» **STATED TASK**: Without altering anything, output the material below.

» **GIVEN MATERIAL**:
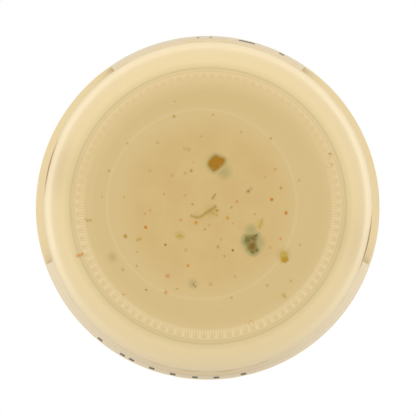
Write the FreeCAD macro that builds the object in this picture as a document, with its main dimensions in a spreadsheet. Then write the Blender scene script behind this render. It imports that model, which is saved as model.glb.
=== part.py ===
"""A glass jar of cheese dip: a round jar that widens upwards, its filling, two wrap labels and a
twist-off lid. The origin is the middle of the base, +Z is up and the front label faces -Y."""
import FreeCAD, Part
import math
import os
import Sketcher

SIZES = {
    # glass, overall
    "glass_height": 108.0,
    "bumper_radius": 43.2,       # widest ring, which keeps the labels off the next jar
    "wall": 2.4,
    # glass: places measured down from the rim
    "neck_length": 18.5,         # to where neck and shoulder would meet unrounded
    "shoulder_drop": 8.5,        # from there to where shoulder and wall would meet
    "bumper_drop": 13.5,         # from there to the widest ring
    # glass: the shallow cone that the labels lie on, set back a little from its ends
    "body_widening": 3.7,        # how much wider the jar is at the widest ring than at the heel
    "panel_inset": 0.4,
    "panel_ramp": 2.0,           # height of the slopes at the panel's foot and head
    "panel_rounding": 3.0,
    # glass: the rounded heel
    "heel_height": 10.5,
    "heel_lean": 0.4,            # how much the heel narrows down to its unrounded corner
    "heel_rounding": 6.9,
    "cavity_heel_rounding": 9.0,
    # glass: shoulder, neck and rim
    "neck_radius": 33.4,
    "shoulder_rounding": 17.0,
    "neck_rounding": 4.0,
    "neck_bead_drop": 13.0,      # from the rim to the bead that carried the neck in the mould
    "neck_bead_depth": 1.3,
    "neck_bead_height": 2.4,
    "neck_bead_rounding": 0.6,
    "rim_rounding": 0.9,
    # glass: the ring of bars that the jar stands on, and the pushed-up middle of the base
    "knurl_count": 98,
    "knurl_height": 0.35,
    "knurl_width": 0.9,
    "knurl_length": 2.7,
    "knurl_edge_gap": 0.3,       # from the bars out to the foot of the heel
    "push_up_gap": 0.9,          # from the bars in to the foot of the push-up
    "push_up_slope": 4.3,
    "push_up_depth": 2.9,
    "push_up_rounding": 2.5,
    "base_thickness": 2.8,
    # filling
    "headspace": 9.5,            # from the filling's level up to the rim
    # labels
    "label_thickness": 0.2,
    "label_margin": 1.0,         # bare glass between a label and the panel's ends
    "label_corner": 1.5,
    "front_label_angle": 141.0,
    "back_label_angle": 69.0,
    # lid
    "lid_sheet": 0.5,
    "lid_gap": 2.3,              # from the neck to the inside of the skirt
    "lid_skirt": 11.0,           # how far the skirt hangs down below the rim
    "lid_corner": 1.6,
    "lid_curl_depth": 0.6,       # the rolled hem, proud of the skirt outside and inside
    "lid_curl_height": 2.0,
    "lid_curl_rounding": 0.45,
    "lid_seal_width": 5.2,       # flat ring on the rim, from the outside of the neck inwards
    "lid_step": 1.1,             # drop from that ring to the lid's panel
    "lid_button_radius": 12.5,
    "lid_button_height": 0.45,
    "lid_slope": 0.7,            # width of the two short slopes in the lid's top
}


class Length:
    """A length as a number, together with the spreadsheet formula that it follows."""

    def __init__(self, value, formula):
        self.value = value
        self.formula = formula

    def joined(self, sign, other, value):
        formula = other.formula if isinstance(other, Length) else repr(other)
        return Length(value, f"({self.formula} {sign} {formula})")

    def __add__(self, other):
        return self.joined("+", other, self.value + number(other))

    def __sub__(self, other):
        return self.joined("-", other, self.value - number(other))

    def __mul__(self, other):
        return self.joined("*", other, self.value * number(other))

    def __truediv__(self, other):
        return self.joined("/", other, self.value / number(other))


def number(length):
    return length.value if isinstance(length, Length) else length


def hypotenuse(across, up):
    return Length(math.hypot(across.value, up.value), f"hypot({across.formula}; {up.formula})")


class Sheet:
    """Reads the named sizes as attributes, each bound to its spreadsheet cell."""

    def __getattr__(self, name):
        return Length(SIZES[name], f"sizes.{name}")


doc = FreeCAD.newDocument("queso_jar")
size = Sheet()
ZERO = Length(0.0, "0")

# Places on the glass that several outlines share.
neck_height = size.glass_height - size.neck_length
shoulder_height = neck_height - size.shoulder_drop
bumper_height = shoulder_height - size.bumper_drop
panel_top = bumper_height - size.panel_ramp
panel_bottom = size.heel_height + size.panel_ramp
heel_radius = size.bumper_radius - size.body_widening
panel_foot_radius = heel_radius - size.panel_inset
panel_head_radius = size.bumper_radius - size.panel_inset
mouth_radius = size.neck_radius - size.wall


def fill_spreadsheet():
    sheet = doc.addObject("Spreadsheet::Sheet", "sizes")
    for row, (name, value) in enumerate(SIZES.items(), 1):
        sheet.set(f"A{row}", name)
        sheet.set(f"B{row}", str(value))
        sheet.setAlias(f"B{row}", name)
    doc.recompute()


def new_body(label):
    body = doc.addObject("PartDesign::Body", label)
    body.Label = label
    return body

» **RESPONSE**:
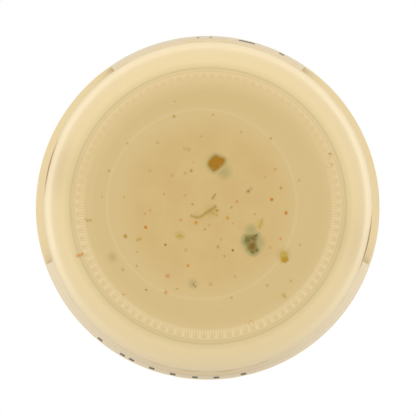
Write the FreeCAD macro that builds the object in this picture as a document, with its main dimensions in a spreadsheet. Then write the Blender scene script behind this render. It imports that model, which is saved as model.glb.
=== part.py ===
"""A glass jar of cheese dip: a round jar that widens upwards, its filling, two wrap labels and a
twist-off lid. The origin is the middle of the base, +Z is up and the front label faces -Y."""
import FreeCAD, Part
import math
import os
import Sketcher

SIZES = {
    # glass, overall
    "glass_height": 108.0,
    "bumper_radius": 43.2,       # widest ring, which keeps the labels off the next jar
    "wall": 2.4,
    # glass: places measured down from the rim
    "neck_length": 18.5,         # to where neck and shoulder would meet unrounded
    "shoulder_drop": 8.5,        # from there to where shoulder and wall would meet
    "bumper_drop": 13.5,         # from there to the widest ring
    # glass: the shallow cone that the labels lie on, set back a little from its ends
    "body_widening": 3.7,        # how much wider the jar is at the widest ring than at the heel
    "panel_inset": 0.4,
    "panel_ramp": 2.0,           # height of the slopes at the panel's foot and head
    "panel_rounding": 3.0,
    # glass: the rounded heel
    "heel_height": 10.5,
    "heel_lean": 0.4,            # how much the heel narrows down to its unrounded corner
    "heel_rounding": 6.9,
    "cavity_heel_rounding": 9.0,
    # glass: shoulder, neck and rim
    "neck_radius": 33.4,
    "shoulder_rounding": 17.0,
    "neck_rounding": 4.0,
    "neck_bead_drop": 13.0,      # from the rim to the bead that carried the neck in the mould
    "neck_bead_depth": 1.3,
    "neck_bead_height": 2.4,
    "neck_bead_rounding": 0.6,
    "rim_rounding": 0.9,
    # glass: the ring of bars that the jar stands on, and the pushed-up middle of the base
    "knurl_count": 98,
    "knurl_height": 0.35,
    "knurl_width": 0.9,
    "knurl_length": 2.7,
    "knurl_edge_gap": 0.3,       # from the bars out to the foot of the heel
    "push_up_gap": 0.9,          # from the bars in to the foot of the push-up
    "push_up_slope": 4.3,
    "push_up_depth": 2.9,
    "push_up_rounding": 2.5,
    "base_thickness": 2.8,
    # filling
    "headspace": 9.5,            # from the filling's level up to the rim
    # labels
    "label_thickness": 0.2,
    "label_margin": 1.0,         # bare glass between a label and the panel's ends
    "label_corner": 1.5,
    "front_label_angle": 141.0,
    "back_label_angle": 69.0,
    # lid
    "lid_sheet": 0.5,
    "lid_gap": 2.3,              # from the neck to the inside of the skirt
    "lid_skirt": 11.0,           # how far the skirt hangs down below the rim
    "lid_corner": 1.6,
    "lid_curl_depth": 0.6,       # the rolled hem, proud of the skirt outside and inside
    "lid_curl_height": 2.0,
    "lid_curl_rounding": 0.45,
    "lid_seal_width": 5.2,       # flat ring on the rim, from the outside of the neck inwards
    "lid_step": 1.1,             # drop from that ring to the lid's panel
    "lid_button_radius": 12.5,
    "lid_button_height": 0.45,
    "lid_slope": 0.7,            # width of the two short slopes in the lid's top
}


class Length:
    """A length as a number, together with the spreadsheet formula that it follows."""

    def __init__(self, value, formula):
        self.value = value
        self.formula = formula

    def joined(self, sign, other, value):
        formula = other.formula if isinstance(other, Length) else repr(other)
        return Length(value, f"({self.formula} {sign} {formula})")

    def __add__(self, other):
        return self.joined("+", other, self.value + number(other))

    def __sub__(self, other):
        return self.joined("-", other, self.value - number(other))

    def __mul__(self, other):
        return self.joined("*", other, self.value * number(other))

    def __truediv__(self, other):
        return self.joined("/", other, self.value / number(other))


def number(length):
    return length.value if isinstance(length, Length) else length


def hypotenuse(across, up):
    return Length(math.hypot(across.value, up.value), f"hypot({across.formula}; {up.formula})")


class Sheet:
    """Reads the named sizes as attributes, each bound to its spreadsheet cell."""

    def __getattr__(self, name):
        return Length(SIZES[name], f"sizes.{name}")


doc = FreeCAD.newDocument("queso_jar")
size = Sheet()
ZERO = Length(0.0, "0")

# Places on the glass that several outlines share.
neck_height = size.glass_height - size.neck_length
shoulder_height = neck_height - size.shoulder_drop
bumper_height = shoulder_height - size.bumper_drop
panel_top = bumper_height - size.panel_ramp
panel_bottom = size.heel_height + size.panel_ramp
heel_radius = size.bumper_radius - size.body_widening
panel_foot_radius = heel_radius - size.panel_inset
panel_head_radius = size.bumper_radius - size.panel_inset
mouth_radius = size.neck_radius - size.wall


def fill_spreadsheet():
    sheet = doc.addObject("Spreadsheet::Sheet", "sizes")
    for row, (name, value) in enumerate(SIZES.items(), 1):
        sheet.set(f"A{row}", name)
        sheet.set(f"B{row}", str(value))
        sheet.setAlias(f"B{row}", name)
    doc.recompute()


def new_body(label):
    body = doc.addObject("PartDesign::Body", label)
    body.Label = label
    return body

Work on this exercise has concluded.